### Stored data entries
══════════════════════════════

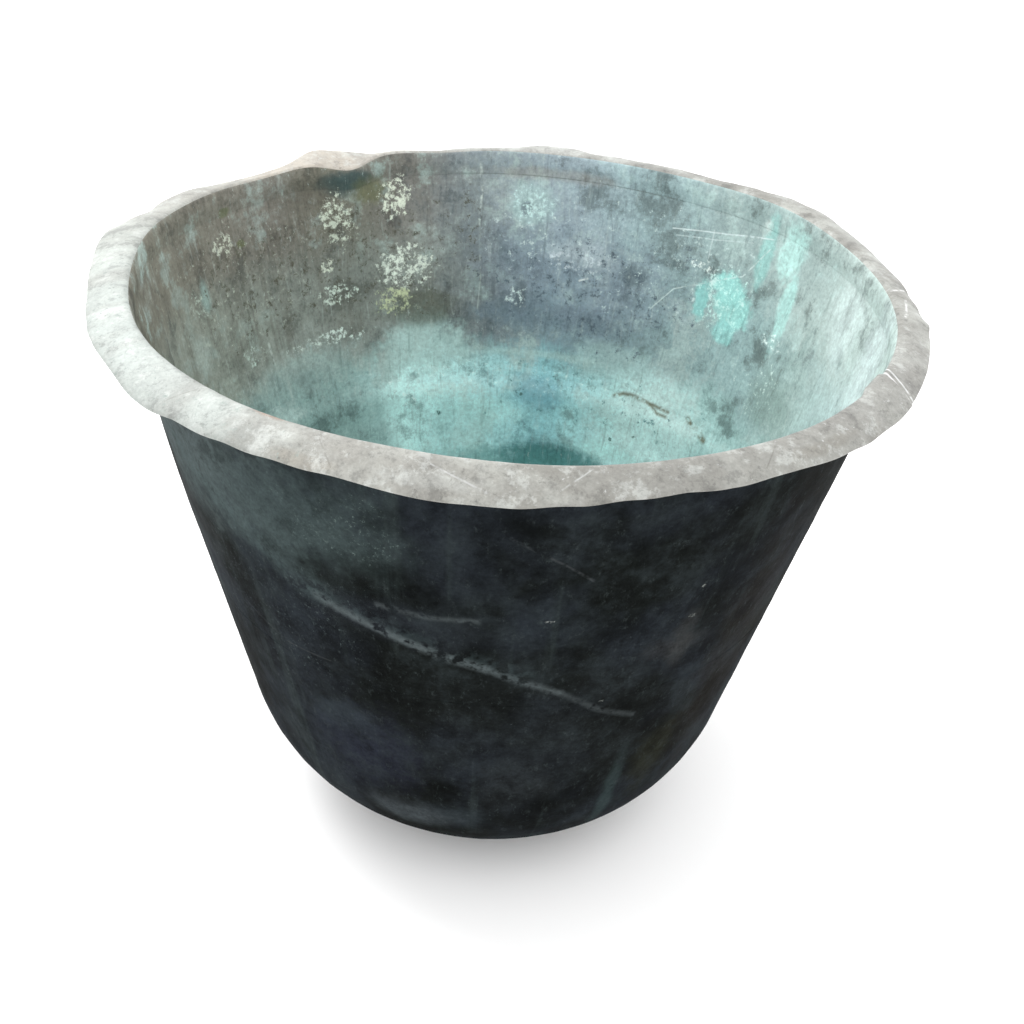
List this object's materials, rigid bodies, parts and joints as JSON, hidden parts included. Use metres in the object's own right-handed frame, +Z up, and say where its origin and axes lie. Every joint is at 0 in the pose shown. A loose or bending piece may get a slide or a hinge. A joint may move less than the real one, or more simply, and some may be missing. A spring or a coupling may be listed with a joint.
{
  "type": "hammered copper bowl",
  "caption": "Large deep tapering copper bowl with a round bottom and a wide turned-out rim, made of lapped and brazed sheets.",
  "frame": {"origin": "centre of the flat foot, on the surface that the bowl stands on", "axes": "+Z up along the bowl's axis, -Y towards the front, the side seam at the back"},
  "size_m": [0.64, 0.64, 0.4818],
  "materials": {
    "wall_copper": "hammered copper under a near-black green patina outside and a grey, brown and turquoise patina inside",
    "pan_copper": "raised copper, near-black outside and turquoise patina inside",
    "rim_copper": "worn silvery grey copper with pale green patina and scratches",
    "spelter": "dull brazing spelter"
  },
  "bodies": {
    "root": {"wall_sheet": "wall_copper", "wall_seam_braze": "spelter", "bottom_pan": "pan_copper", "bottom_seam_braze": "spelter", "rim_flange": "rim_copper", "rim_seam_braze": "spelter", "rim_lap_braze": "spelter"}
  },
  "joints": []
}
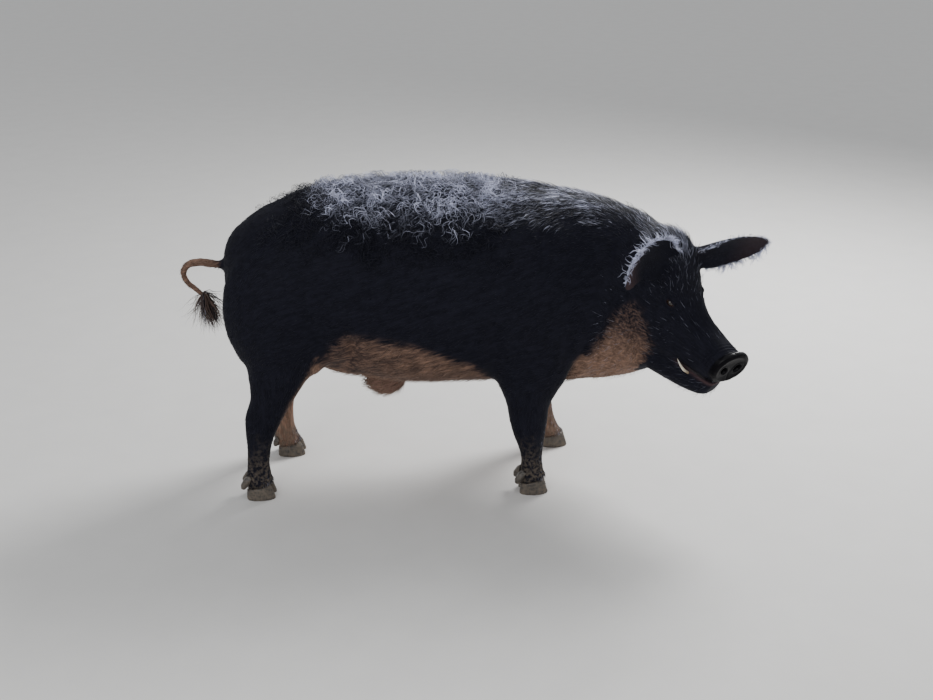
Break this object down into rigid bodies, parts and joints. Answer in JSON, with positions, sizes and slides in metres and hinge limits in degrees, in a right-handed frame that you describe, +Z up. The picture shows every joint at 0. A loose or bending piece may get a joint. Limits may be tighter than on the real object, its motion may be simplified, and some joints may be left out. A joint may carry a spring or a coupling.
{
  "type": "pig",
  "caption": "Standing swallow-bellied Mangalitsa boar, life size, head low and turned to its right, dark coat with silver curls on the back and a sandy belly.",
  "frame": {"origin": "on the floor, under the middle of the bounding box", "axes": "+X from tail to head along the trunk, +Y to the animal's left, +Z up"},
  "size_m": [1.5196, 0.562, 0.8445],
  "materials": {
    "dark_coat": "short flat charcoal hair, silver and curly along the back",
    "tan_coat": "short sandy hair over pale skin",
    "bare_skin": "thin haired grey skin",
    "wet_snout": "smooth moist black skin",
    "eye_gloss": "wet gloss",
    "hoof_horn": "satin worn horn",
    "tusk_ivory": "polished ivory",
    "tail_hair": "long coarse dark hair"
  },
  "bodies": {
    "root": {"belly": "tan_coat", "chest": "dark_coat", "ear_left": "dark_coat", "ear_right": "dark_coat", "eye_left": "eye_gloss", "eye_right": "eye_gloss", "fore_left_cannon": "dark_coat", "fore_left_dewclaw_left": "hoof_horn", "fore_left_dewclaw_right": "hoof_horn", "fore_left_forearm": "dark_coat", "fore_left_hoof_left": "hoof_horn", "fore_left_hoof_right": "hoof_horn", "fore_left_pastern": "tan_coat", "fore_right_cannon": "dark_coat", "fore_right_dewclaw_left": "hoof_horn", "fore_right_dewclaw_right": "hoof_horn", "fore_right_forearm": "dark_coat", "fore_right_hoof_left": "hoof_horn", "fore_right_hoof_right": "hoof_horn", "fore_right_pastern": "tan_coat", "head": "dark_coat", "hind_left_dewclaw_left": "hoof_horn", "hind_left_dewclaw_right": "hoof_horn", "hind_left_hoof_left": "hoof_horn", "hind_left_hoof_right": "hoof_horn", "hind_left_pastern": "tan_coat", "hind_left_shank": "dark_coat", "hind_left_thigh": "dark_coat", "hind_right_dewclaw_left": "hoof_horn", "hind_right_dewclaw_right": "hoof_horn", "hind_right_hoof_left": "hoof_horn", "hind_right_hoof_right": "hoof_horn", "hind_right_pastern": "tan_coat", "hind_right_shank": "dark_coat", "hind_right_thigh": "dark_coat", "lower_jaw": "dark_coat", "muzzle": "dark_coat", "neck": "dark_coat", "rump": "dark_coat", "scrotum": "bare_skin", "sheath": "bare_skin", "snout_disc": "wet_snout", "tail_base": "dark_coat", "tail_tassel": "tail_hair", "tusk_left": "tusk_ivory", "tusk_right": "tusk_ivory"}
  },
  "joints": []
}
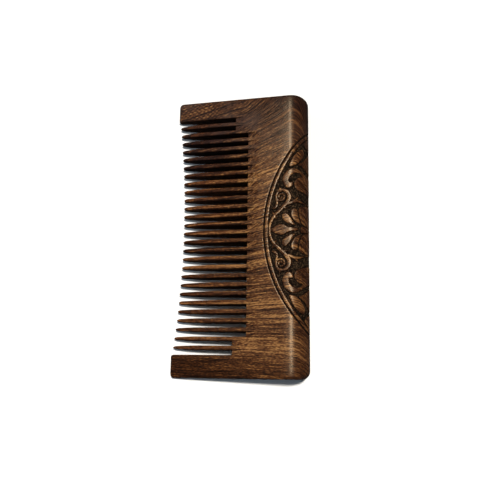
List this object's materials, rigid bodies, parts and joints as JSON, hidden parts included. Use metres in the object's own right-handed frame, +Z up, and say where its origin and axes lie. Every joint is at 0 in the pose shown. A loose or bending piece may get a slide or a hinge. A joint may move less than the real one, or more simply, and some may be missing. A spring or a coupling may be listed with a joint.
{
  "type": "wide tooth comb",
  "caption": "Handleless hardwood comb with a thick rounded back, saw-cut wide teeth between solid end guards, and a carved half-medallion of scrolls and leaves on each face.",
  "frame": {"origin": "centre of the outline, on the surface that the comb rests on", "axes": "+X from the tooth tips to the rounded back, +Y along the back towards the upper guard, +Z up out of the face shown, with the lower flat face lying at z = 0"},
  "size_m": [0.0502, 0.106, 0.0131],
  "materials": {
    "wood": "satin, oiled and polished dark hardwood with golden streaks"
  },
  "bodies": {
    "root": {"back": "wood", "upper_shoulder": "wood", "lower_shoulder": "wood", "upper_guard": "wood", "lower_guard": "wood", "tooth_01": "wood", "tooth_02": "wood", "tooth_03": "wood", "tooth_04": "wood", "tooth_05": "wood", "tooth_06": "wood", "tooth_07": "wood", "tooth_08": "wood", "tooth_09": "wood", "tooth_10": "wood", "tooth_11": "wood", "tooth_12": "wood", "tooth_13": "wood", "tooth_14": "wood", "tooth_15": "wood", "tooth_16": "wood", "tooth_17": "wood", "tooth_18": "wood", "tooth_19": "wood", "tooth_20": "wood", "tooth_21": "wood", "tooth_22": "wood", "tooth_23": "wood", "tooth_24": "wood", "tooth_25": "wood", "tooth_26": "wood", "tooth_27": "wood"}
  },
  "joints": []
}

══════════════════════════════

### STATED GOAL
Repeat every entry word for word.

### RESULT OF THE TASK
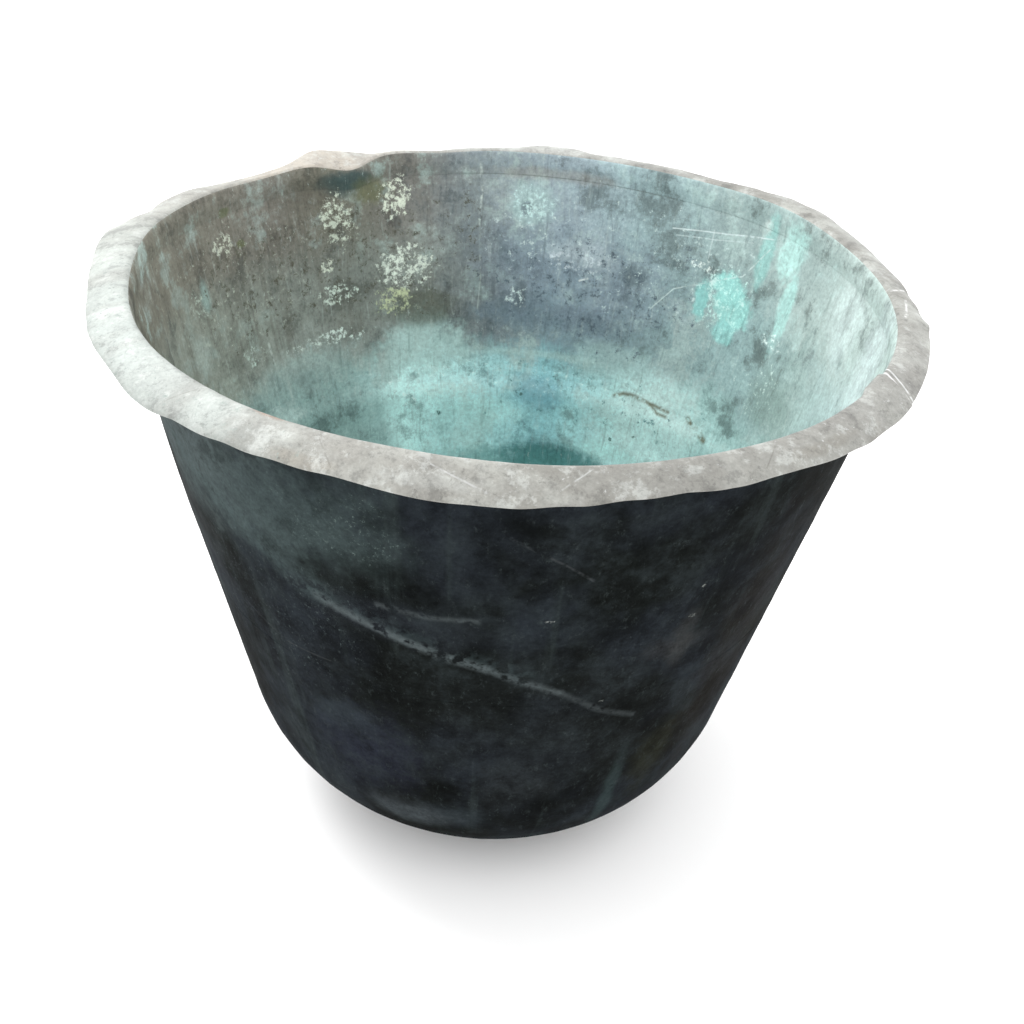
List this object's materials, rigid bodies, parts and joints as JSON, hidden parts included. Use metres in the object's own right-handed frame, +Z up, and say where its origin and axes lie. Every joint is at 0 in the pose shown. A loose or bending piece may get a slide or a hinge. A joint may move less than the real one, or more simply, and some may be missing. A spring or a coupling may be listed with a joint.
{
  "type": "hammered copper bowl",
  "caption": "Large deep tapering copper bowl with a round bottom and a wide turned-out rim, made of lapped and brazed sheets.",
  "frame": {"origin": "centre of the flat foot, on the surface that the bowl stands on", "axes": "+Z up along the bowl's axis, -Y towards the front, the side seam at the back"},
  "size_m": [0.64, 0.64, 0.4818],
  "materials": {
    "wall_copper": "hammered copper under a near-black green patina outside and a grey, brown and turquoise patina inside",
    "pan_copper": "raised copper, near-black outside and turquoise patina inside",
    "rim_copper": "worn silvery grey copper with pale green patina and scratches",
    "spelter": "dull brazing spelter"
  },
  "bodies": {
    "root": {"wall_sheet": "wall_copper", "wall_seam_braze": "spelter", "bottom_pan": "pan_copper", "bottom_seam_braze": "spelter", "rim_flange": "rim_copper", "rim_seam_braze": "spelter", "rim_lap_braze": "spelter"}
  },
  "joints": []
}
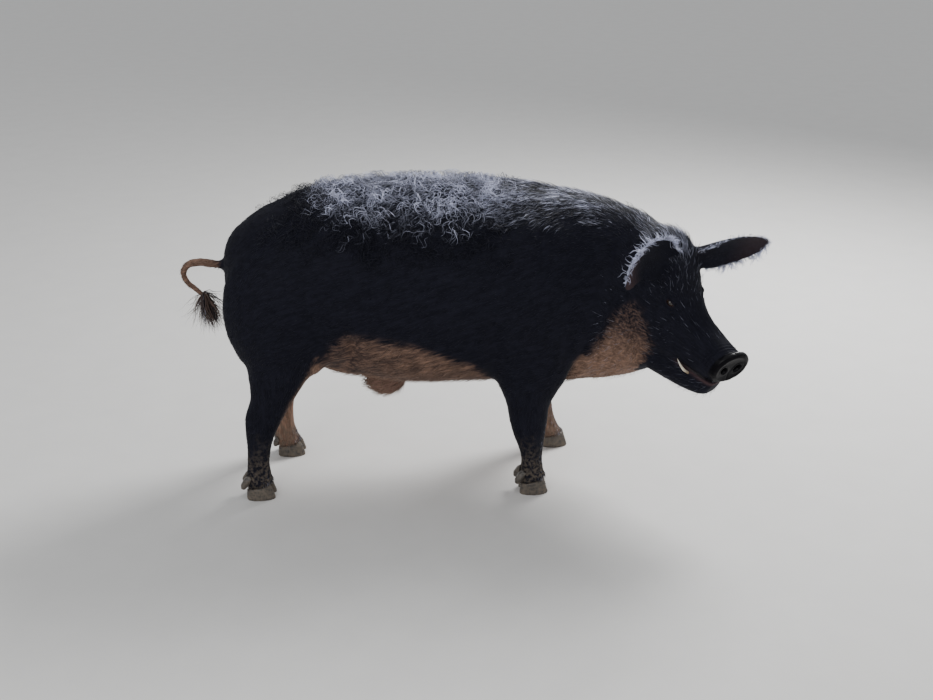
Break this object down into rigid bodies, parts and joints. Answer in JSON, with positions, sizes and slides in metres and hinge limits in degrees, in a right-handed frame that you describe, +Z up. The picture shows every joint at 0. A loose or bending piece may get a joint. Limits may be tighter than on the real object, its motion may be simplified, and some joints may be left out. A joint may carry a spring or a coupling.
{
  "type": "pig",
  "caption": "Standing swallow-bellied Mangalitsa boar, life size, head low and turned to its right, dark coat with silver curls on the back and a sandy belly.",
  "frame": {"origin": "on the floor, under the middle of the bounding box", "axes": "+X from tail to head along the trunk, +Y to the animal's left, +Z up"},
  "size_m": [1.5196, 0.562, 0.8445],
  "materials": {
    "dark_coat": "short flat charcoal hair, silver and curly along the back",
    "tan_coat": "short sandy hair over pale skin",
    "bare_skin": "thin haired grey skin",
    "wet_snout": "smooth moist black skin",
    "eye_gloss": "wet gloss",
    "hoof_horn": "satin worn horn",
    "tusk_ivory": "polished ivory",
    "tail_hair": "long coarse dark hair"
  },
  "bodies": {
    "root": {"belly": "tan_coat", "chest": "dark_coat", "ear_left": "dark_coat", "ear_right": "dark_coat", "eye_left": "eye_gloss", "eye_right": "eye_gloss", "fore_left_cannon": "dark_coat", "fore_left_dewclaw_left": "hoof_horn", "fore_left_dewclaw_right": "hoof_horn", "fore_left_forearm": "dark_coat", "fore_left_hoof_left": "hoof_horn", "fore_left_hoof_right": "hoof_horn", "fore_left_pastern": "tan_coat", "fore_right_cannon": "dark_coat", "fore_right_dewclaw_left": "hoof_horn", "fore_right_dewclaw_right": "hoof_horn", "fore_right_forearm": "dark_coat", "fore_right_hoof_left": "hoof_horn", "fore_right_hoof_right": "hoof_horn", "fore_right_pastern": "tan_coat", "head": "dark_coat", "hind_left_dewclaw_left": "hoof_horn", "hind_left_dewclaw_right": "hoof_horn", "hind_left_hoof_left": "hoof_horn", "hind_left_hoof_right": "hoof_horn", "hind_left_pastern": "tan_coat", "hind_left_shank": "dark_coat", "hind_left_thigh": "dark_coat", "hind_right_dewclaw_left": "hoof_horn", "hind_right_dewclaw_right": "hoof_horn", "hind_right_hoof_left": "hoof_horn", "hind_right_hoof_right": "hoof_horn", "hind_right_pastern": "tan_coat", "hind_right_shank": "dark_coat", "hind_right_thigh": "dark_coat", "lower_jaw": "dark_coat", "muzzle": "dark_coat", "neck": "dark_coat", "rump": "dark_coat", "scrotum": "bare_skin", "sheath": "bare_skin", "snout_disc": "wet_snout", "tail_base": "dark_coat", "tail_tassel": "tail_hair", "tusk_left": "tusk_ivory", "tusk_right": "tusk_ivory"}
  },
  "joints": []
}
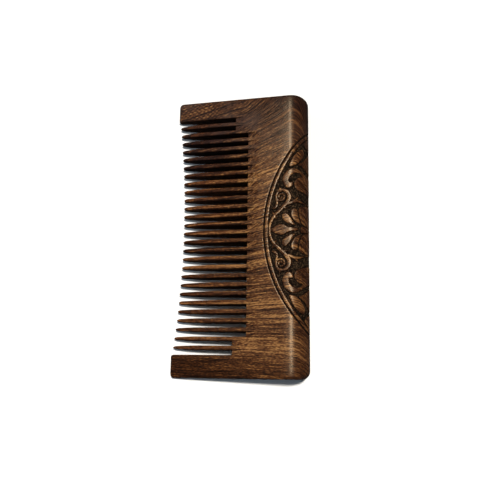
List this object's materials, rigid bodies, parts and joints as JSON, hidden parts included. Use metres in the object's own right-handed frame, +Z up, and say where its origin and axes lie. Every joint is at 0 in the pose shown. A loose or bending piece may get a slide or a hinge. A joint may move less than the real one, or more simply, and some may be missing. A spring or a coupling may be listed with a joint.
{
  "type": "wide tooth comb",
  "caption": "Handleless hardwood comb with a thick rounded back, saw-cut wide teeth between solid end guards, and a carved half-medallion of scrolls and leaves on each face.",
  "frame": {"origin": "centre of the outline, on the surface that the comb rests on", "axes": "+X from the tooth tips to the rounded back, +Y along the back towards the upper guard, +Z up out of the face shown, with the lower flat face lying at z = 0"},
  "size_m": [0.0502, 0.106, 0.0131],
  "materials": {
    "wood": "satin, oiled and polished dark hardwood with golden streaks"
  },
  "bodies": {
    "root": {"back": "wood", "upper_shoulder": "wood", "lower_shoulder": "wood", "upper_guard": "wood", "lower_guard": "wood", "tooth_01": "wood", "tooth_02": "wood", "tooth_03": "wood", "tooth_04": "wood", "tooth_05": "wood", "tooth_06": "wood", "tooth_07": "wood", "tooth_08": "wood", "tooth_09": "wood", "tooth_10": "wood", "tooth_11": "wood", "tooth_12": "wood", "tooth_13": "wood", "tooth_14": "wood", "tooth_15": "wood", "tooth_16": "wood", "tooth_17": "wood", "tooth_18": "wood", "tooth_19": "wood", "tooth_20": "wood", "tooth_21": "wood", "tooth_22": "wood", "tooth_23": "wood", "tooth_24": "wood", "tooth_25": "wood", "tooth_26": "wood", "tooth_27": "wood"}
  },
  "joints": []
}